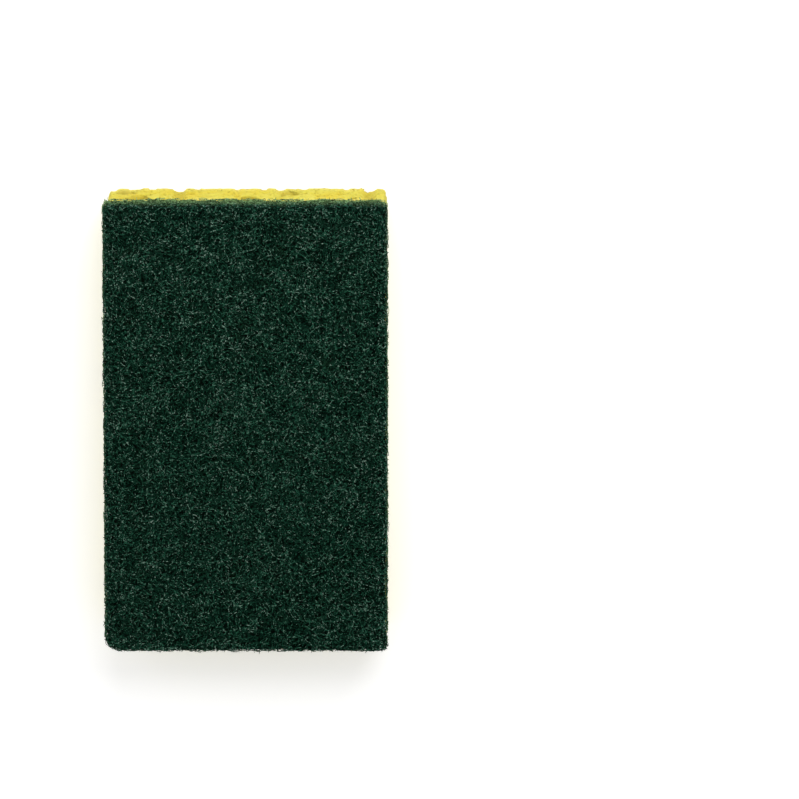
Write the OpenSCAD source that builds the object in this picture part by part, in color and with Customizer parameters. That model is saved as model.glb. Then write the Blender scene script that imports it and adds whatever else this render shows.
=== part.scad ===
// Scrub sponge: a cellulose block with a nonwoven scouring pad glued flat on it.
// The sponge lies on its cellulose side. X runs across it, Y along it and Z up,
// and the origin is in the face that it lies on, under the middle of the pad.

/* [Outline] */
// Length of the sponge
sponge_l = 111; // [92:0.5:134]
// Width of the sponge
sponge_w = 68; // [56:0.5:82]
// Radius of three of the corners, seen from above
corner_r = 1.4; // [1:0.1:3]
// Radius of the fourth corner, which is rounded off more
soft_corner_r = 3.6; // [2:0.1:6]

/* [Cellulose block] */
// Thickness of the block
block_t = 12.5; // [9:0.5:16]
// How far the block's sides stand back from the pad's
block_inset = 0.5; // [0.3:0.1:1]
// How far the block was glued to one side, as a share of that distance
block_shift = 0.8; // [-1:0.1:1]
// Depth of the deepest waves that the saw left across one end
wave_depth = 0.9; // [0.5:0.1:1.2]
// Width of the widest wave
wave_w = 9; // [7:0.5:11]

/* [Pores] */
// Distance from one pore to the next
pore_gap = 6; // [5:0.1:8]
// Radius of the smallest pores
pore_r_min = 0.5; // [0.4:0.05:0.8]
// Radius of the largest pores
pore_r_max = 2.3; // [1.6:0.1:3]
// How far a pore strays from its even place, as a share of the gap
pore_stray = 0.85; // [0.5:0.05:0.95]
// How deep a pore's centre may sit, as a share of its radius
pore_sink = 0.5; // [0.3:0.05:0.7]
// Number that picks the pattern of pores, of those that leave the block whole
pore_seed = 7; // [6, 7, 19]

/* [Scouring pad] */
// Thickness of the pad
pad_t = 7.5; // [5:0.5:11]
// Radius of the pad's upper edges
rim_r = 0.7; // [0.4:0.1:1]
// Depth of the hollows in the matted face
nap_depth = 0.55; // [0.3:0.05:0.9]
// Depth of the hollows in the cut sides
cut_depth = 0.4; // [0.2:0.05:0.6]
// Distance from one tuft of the matting to the next
tuft_gap = 2; // [1.8:0.1:3]
// Number that picks the pattern of tufts
tuft_seed = 3; // [1:1:99]

/* [Hidden] */
$fn = 32;

block_w = sponge_w - 2 * block_inset;
block_l = sponge_l - 2 * block_inset;

// Most pores are small: the share of each size falls with this power
pore_skew = 4;

// A pore from this share of the largest radius up broke into two lesser ones
// beside it. Their radius and their distance are shares of its own, and the
// angle between them varies.
lobe_from = 0.6;
lobe_r = 0.7;
lobe_out = 0.8;
lobe_angle = [70, 180];

// Waves across the far end: place from side to side as a share of the half
// width, then width and depth as shares of wave_w and wave_depth
end_waves = [
    [-0.875, 1, 0.45],
    [-0.485, 0.36, 1],
    [-0.07, 0.18, 0.45],
    [0.24, 0.3, 0.65],
    [0.71, 0.2, 0.45],
    [0.88, 0.36, 1]
];

// How far a shape that cuts reaches past what it cuts
past = 1;

// Tufts across and along the pad, and rows of tufts up its cut sides
tufts_x = round(sponge_w / tuft_gap);
tufts_y = round(sponge_l / tuft_gap);
side_rows = max(2, round((pad_t - rim_r) / tuft_gap));
ring_n = 2 * (tufts_x + tufts_y);

// Radius of the corner in the quadrant of x and y
function corner_at(x, y) = x < 0 && y < 0 ? soft_corner_r : corner_r;

// Plate with four rounded corners, w by l, as a flat shape
module corner_plate(w, l) {
    difference() {
        square([w, l], center = true);
        for (x = [-1, 1], y = [-1, 1])
            let (r = corner_at(x, y))
                translate([x * w / 2, y * l / 2])
                    difference() {
                        square(2 * r, center = true);
                        translate([-x * r, -y * r]) circle(r);
                    }
    }
}

// One pore, with its lobes turned by two chance numbers
module pore(r, turn, spread) {
    sphere(r);
    if (r > lobe_from * pore_r_max)
        for (side = [0, 1])
            rotate(360 * turn + side * (lobe_angle[0] + spread * lobe_angle[1]))
                translate([lobe_out * r, 0, 0]) sphere(lobe_r * r);
}

// Pores of one face, a by b, which lies at z = 0 with the cellulose above it
module pores(a, b, seed) {
    na = max(1, round(a / pore_gap));
    nb = max(1, round(b / pore_gap));
    dice = rands(0, 1, 4 * na * nb, seed);
    for (i = [0 : na - 1], j = [0 : nb - 1])
        let (k = 4 * (i * nb + j),
             r = pore_r_min + (pore_r_max - pore_r_min) * pow(dice[k], pore_skew),
             x = (i + 0.5 + pore_stray * (dice[k + 1] - 0.5)) * a / na - a / 2,
             y = (j + 0.5 + pore_stray * (dice[k + 2] - 0.5)) * b / nb - b / 2)
            translate([x, y, pore_sink * r * dice[k + 3]])
                pore(r, dice[k + 1], dice[k + 2]);
}

// Pores of the wipe face and of the four sides
module all_pores() {
    pores(block_w, block_l, pore_seed);
    for (s = [-1, 1]) {
        translate([s * block_w / 2, 0, block_t / 2])
            rotate([90, 0, -90 * s]) pores(block_l, block_t, pore_seed + 2 + s);
        translate([0, s * block_l / 2, block_t / 2])
            rotate([90, 0, 90 - 90 * s]) pores(block_w, block_t, pore_seed + 6 + s);
    }
}

// Shallow upright hollow of a wave: a cylinder whose side cuts in by depth
module wave_cut(x, width, depth) {
    r = (width * width / 4 + depth * depth) / (2 * depth);
    translate([x, block_l / 2 + r - depth, -past])
        cylinder(r = r, h = block_t + 2 * past, $fn = 96);
}

// Cellulose block, cut square, with its pores laid open on every cut face
module sponge_block() {
    color([0.88, 0.83, 0.3])
        translate([block_shift * block_inset, 0, 0])
            difference() {
                linear_extrude(block_t) corner_plate(block_w, block_l);
                for (w = end_waves)
                    wave_cut(w[0] * block_w / 2, w[1] * wave_w, w[2] * wave_depth);
                all_pores();
            }
}

// Where a point lands when the square corners of a w by l plate are pulled in
// to round ones. A point off the corners stays where it is.
function rounded(x, y, w, l, inset) =
    let (r = max(corner_at(x, y) - inset, 0.05),
         u = (abs(x) - w / 2 + r) / r,
         v = (abs(y) - l / 2 + r) / r)
    u <= 0 || v <= 0 ? [x, y] :
    [sign(x) * (w / 2 - r + r * u * sqrt(1 - v * v / 2)),
     sign(y) * (l / 2 - r + r * v * sqrt(1 - u * u / 2))];

// Point of the pad's plan at tuft i across and j along, drawn in by inset
function plan(i, j, inset) =
    let (w = sponge_w - 2 * inset, l = sponge_l - 2 * inset)
    rounded((i / tufts_x - 0.5) * w, (j / tufts_y - 0.5) * l, w, l, inset);

// Tuft at step k of the ring that runs round the plan
function ring(k) =
    k < tufts_x ? [k, 0] :
    k < tufts_x + tufts_y ? [tufts_x, k - tufts_x] :
    k < 2 * tufts_x + tufts_y ? [2 * tufts_x + tufts_y - k, tufts_y] :
    [0, ring_n - k];

// Hollows of the matting: chance heights, of which the upper half is cut off
// level, so that the pad keeps its full size between its hollows
nap_dice = rands(0, 1, (tufts_x + 1) * (tufts_y + 1), tuft_seed);
cut_dice = rands(0, 1, ring_n * (side_rows + 1), tuft_seed + 1);
function hollow(chance, depth) = depth * max(0, 1 - 2 * chance);
function nap(i, j) = hollow(nap_dice[j * (tufts_x + 1) + i], nap_depth);
function cut(k, row) = hollow(cut_dice[row * ring_n + k], cut_depth);

// Two triangles of the quad a, b, c, d, cut along one diagonal or the other
function halves(a, b, c, d, odd) =
    odd ? [[a, b, d], [b, c, d]] : [[a, b, c], [a, c, d]];

// Scouring pad: rings of points up its cut sides, an edge ring on the round of
// the rim, and a grid of points over the matted face
module scour_pad() {
    foot = block_t;
    top = block_t + pad_t;
    slope = rim_r * (1 - sqrt(0.5));
    sides = [
        for (row = [0 : side_rows], k = [0 : ring_n - 1])
            let (p = plan(ring(k)[0], ring(k)[1], cut(k, row)))
                [p[0], p[1], foot + row * (pad_t - rim_r) / side_rows]
    ];
    rim = [
        for (k = [0 : ring_n - 1])
            let (p = plan(ring(k)[0], ring(k)[1], slope + cut(k, side_rows) / 2))
                [p[0], p[1], top - slope]
    ];
    face = [
        for (j = [0 : tufts_y], i = [0 : tufts_x])
            let (p = plan(i, j, rim_r)) [p[0], p[1], top - nap(i, j)]
    ];
    rings = side_rows + 2;
    face_0 = rings * ring_n;
    middle = face_0 + len(face);
    // Number of the point at step k of ring row, where the last ring is the
    // outer line of the face's own grid
    function at(row, k) =
        let (m = k % ring_n)
        row < rings ? row * ring_n + m :
        face_0 + ring(m)[1] * (tufts_x + 1) + ring(m)[0];
    walls = [
        for (row = [0 : rings - 1], k = [0 : ring_n - 1])
            each halves(at(row, k), at(row + 1, k), at(row + 1, k + 1),
                        at(row, k + 1), (row + k) % 2 == 1)
    ];
    matting = [
        for (j = [0 : tufts_y - 1], i = [0 : tufts_x - 1])
            let (a = face_0 + j * (tufts_x + 1) + i, b = a + tufts_x + 1)
            each halves(a, b, b + 1, a + 1, (i + j) % 2 == 1)
    ];
    glued = [for (k = [0 : ring_n - 1]) [middle, at(0, k), at(0, k + 1)]];
    color([0.06, 0.2, 0.14])
        polyhedron(
            points = concat(sides, rim, face, [[0, 0, foot]]),
            faces = concat(walls, matting, glued)
        );
}

sponge_block();
scour_pad();
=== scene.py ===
"""Finishes a scrub sponge: a cellulose block with a scouring pad glued flat on it.

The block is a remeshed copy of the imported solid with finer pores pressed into
it. The pad is a rough core under a web of loose fibres, each a thin bent tube.
"""

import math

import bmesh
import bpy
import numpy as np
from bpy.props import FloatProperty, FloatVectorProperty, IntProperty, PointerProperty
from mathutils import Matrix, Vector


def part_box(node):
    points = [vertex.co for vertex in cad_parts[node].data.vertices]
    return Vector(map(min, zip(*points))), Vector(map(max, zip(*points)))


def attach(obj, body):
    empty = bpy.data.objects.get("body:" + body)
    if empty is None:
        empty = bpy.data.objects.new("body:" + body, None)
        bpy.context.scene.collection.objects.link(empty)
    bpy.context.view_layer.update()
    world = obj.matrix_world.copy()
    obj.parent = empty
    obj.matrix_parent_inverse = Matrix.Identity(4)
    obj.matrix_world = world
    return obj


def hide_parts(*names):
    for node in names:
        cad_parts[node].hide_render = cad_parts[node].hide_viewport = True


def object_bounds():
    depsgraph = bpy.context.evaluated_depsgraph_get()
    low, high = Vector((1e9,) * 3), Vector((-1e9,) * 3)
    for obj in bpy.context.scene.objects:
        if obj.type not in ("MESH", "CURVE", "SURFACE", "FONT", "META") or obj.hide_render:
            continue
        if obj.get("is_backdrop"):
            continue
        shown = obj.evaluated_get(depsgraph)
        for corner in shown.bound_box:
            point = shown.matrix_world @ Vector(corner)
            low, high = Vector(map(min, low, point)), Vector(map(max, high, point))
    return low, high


bl_info = {
    "name": "Scrub Sponge",
    "version": (1, 0, 0),
    "blender": (4, 5, 0),
    "location": "3D View > Sidebar > Sponge",
    "description": "Makes the cellulose, the fibre web and the stage of a scrub sponge",
    "category": "Object",
}

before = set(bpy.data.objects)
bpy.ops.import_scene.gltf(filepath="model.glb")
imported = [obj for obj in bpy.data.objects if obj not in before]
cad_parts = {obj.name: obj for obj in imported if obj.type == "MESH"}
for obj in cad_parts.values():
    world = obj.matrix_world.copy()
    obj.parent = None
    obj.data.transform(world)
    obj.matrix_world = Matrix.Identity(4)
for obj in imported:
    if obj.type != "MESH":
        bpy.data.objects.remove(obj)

MM = 0.001
BODY = "root"
CAD_LOW, CAD_HIGH = (np.array(corner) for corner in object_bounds())
PAD_LOW, PAD_HIGH = (np.array(corner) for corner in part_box("scour_pad"))
BLOCK_LOW, BLOCK_HIGH = (np.array(corner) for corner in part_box("sponge_block"))


class CelluloseSettings(bpy.types.PropertyGroup):
    """Sizes and colours of the cellulose block."""

    grain: FloatProperty(
        name="Mesh Grain", description="Distance between points of the skin that is shaped",
        default=0.27 * MM, min=0.25 * MM, max=1 * MM, unit="LENGTH", precision=5)
    triangles: IntProperty(
        name="Triangles", description="Number of triangles left after the skin is thinned out",
        default=180000, min=20000, max=195000)
    cell: FloatProperty(
        name="Cell", description="Distance between the pores pressed into the skin",
        default=1.75 * MM, min=1 * MM, max=4 * MM, unit="LENGTH", precision=5)
    depth: FloatProperty(
        name="Pore Depth", description="Depth of the deepest of these pores",
        default=0.95 * MM, min=0.1 * MM, max=1.5 * MM, unit="LENGTH", precision=5)
    seed: IntProperty(
        name="Seed", description="Number that picks the pattern of pores",
        default=5, min=0, max=999)
    colour: FloatVectorProperty(
        name="Cellulose", description="Colour of the open cellulose",
        default=(0.67, 0.60, 0.087), size=3, min=0, max=1, subtype="COLOR")
    warm: FloatVectorProperty(
        name="Warm Patches", description="Colour of the patches that took more dye",
        default=(0.70, 0.54, 0.043), size=3, min=0, max=1, subtype="COLOR")
    # Colour of the painted shade deep in the pores
    hollow: FloatVectorProperty(
        name="Hollows", description="Colour deep in the pores",
        default=(0.27, 0.17, 0.007), size=3, min=0, max=1, subtype="COLOR")
    pale: FloatVectorProperty(
        name="Pale Edges", description="Colour of the frayed cut edges",
        default=(0.80, 0.74, 0.22), size=3, min=0, max=1, subtype="COLOR")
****
> Problem details
Exactly as they appear, please write out the lines from the opening of the listing above down to the line containing "of the pad.", with both end lines included.

> Solution for this task
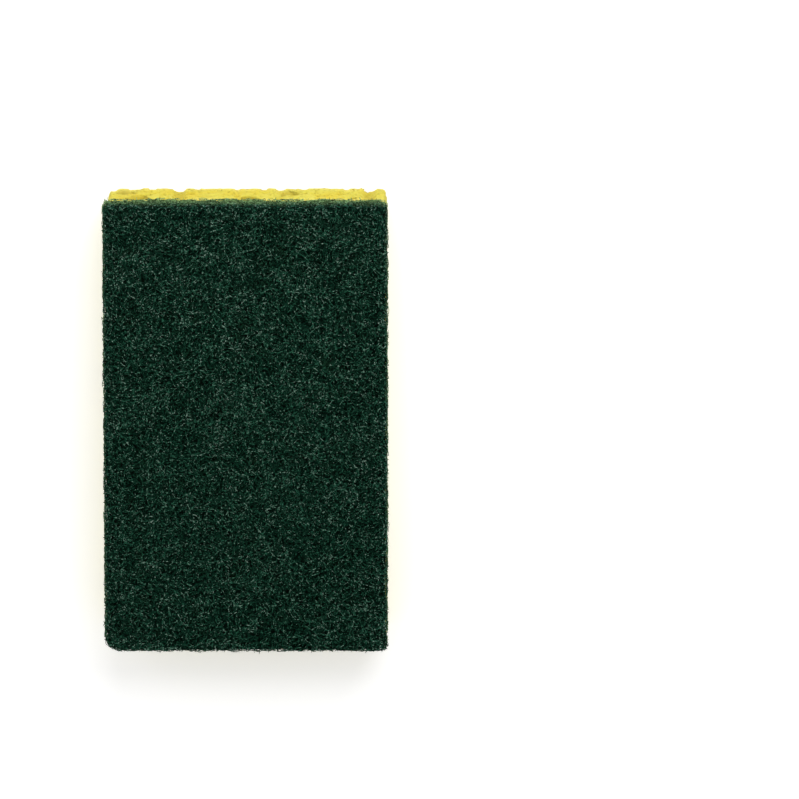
Write the OpenSCAD source that builds the object in this picture part by part, in color and with Customizer parameters. That model is saved as model.glb. Then write the Blender scene script that imports it and adds whatever else this render shows.
=== part.scad ===
// Scrub sponge: a cellulose block with a nonwoven scouring pad glued flat on it.
// The sponge lies on its cellulose side. X runs across it, Y along it and Z up,
// and the origin is in the face that it lies on, under the middle of the pad.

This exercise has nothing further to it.